Follow this procedure to make course corrections while tracking the NDB bearing.
If you're traveling over the ground at 120 knots or less, you should begin the procedure turn 3½ minutes after passing over the NDB the second time. Once you've completed the procedure turn and have established yourself on the inbound course, you'll need to descend from 2300 feet to 1380 feet, and then from 1380 feet to 632 feet, the airport elevation. At a descent rate of 500 feet per minute, you'll need almost 3½ minutes of flying time if you're traveling at 120 knots.
Make the procedure turn by turning right to a heading of 141° for one minute, followed by a left turn to a heading of 321° until you're established on the inbound course. The procedure turn is at a 45° angle to the inbound course, so when the ADF needle is 45° to the left of the nose (a relative bearing of 315°), the airplane is on the inbound course and must be turned to the inbound heading.
Once you're on the inbound course, you may begin your descent to the minimum descent altitude (MDA), which for this IAP is 1380 feet. When you reach that altitude, level off the airplane and maintain 1380 feet until you have the runway in sight and are in a position from which a normal landing can be made (in which case you may descend below the MDA and land), or until you pass the Dwight NDB (in which case you must follow the missed approach procedure instructions printed in the profile).
The same procedures used for tracking outbound are used for tracking inbound. Figure 6-7 shows an airplane on the inbound heading. Its ADF needle has drifted 10° to the left of the nose, meaning that the airplane is 10° right of course.Figure 6-7. Ten Degrees Right of Course
This airplane is off course while inbound. The heading is correct, but the ADF shows that the aircraft is 10° right of the correct course.
Using the NDB tracking procedures, turn the airplane 20° to the left (toward the needle). As the airplane turns, the ADF needles also turns 20°, though in the opposite direction (Figure 6-8).Figure 6-8. Ten Degrees Right of Course with a 20-Degree-Left Correction
Correcting the course by changing the heading 20° also changes the ADF needle's position. Note, however, that the ADF needle turns 20° in the opposite direction of the course correction.

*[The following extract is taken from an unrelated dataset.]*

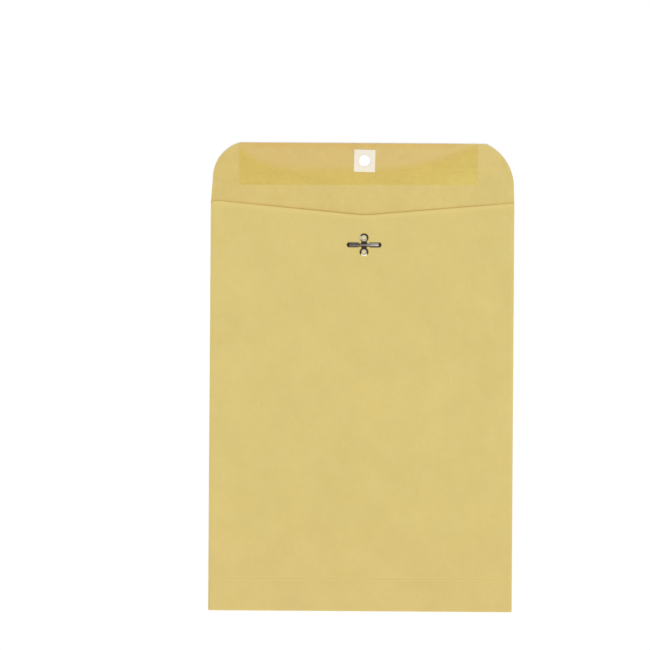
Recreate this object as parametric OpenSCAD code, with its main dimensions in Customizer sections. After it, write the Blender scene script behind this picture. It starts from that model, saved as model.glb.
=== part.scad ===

When the needle is 20° to the right of the nose, the airplane is back on course (Figure 6-9).Figure 6-9. Back On Course
The airplane is back on course when the ADF needle reads 20° right of the nose.
Now, turn the airplane 10° to the right. The airplane will remain on course if 10° is the appropriate wind-correction angle.
If you followed all the instructions, you should now be executing the missed approach procedure. That's because the cloud base was set to 1192 feet—as you flew at 1380 feet, you never saw the runway.
Return to 2300 feet and head back to the Dwight NDB. Since the cloud ceiling is too low to let you land at Dwight, continue on to your final destination—Champaign, Illinois.
If you descended below the MDA before you had the runway in sight, remember one thing—there are old pilots, and there are bold pilots, but there are no old bold pilots.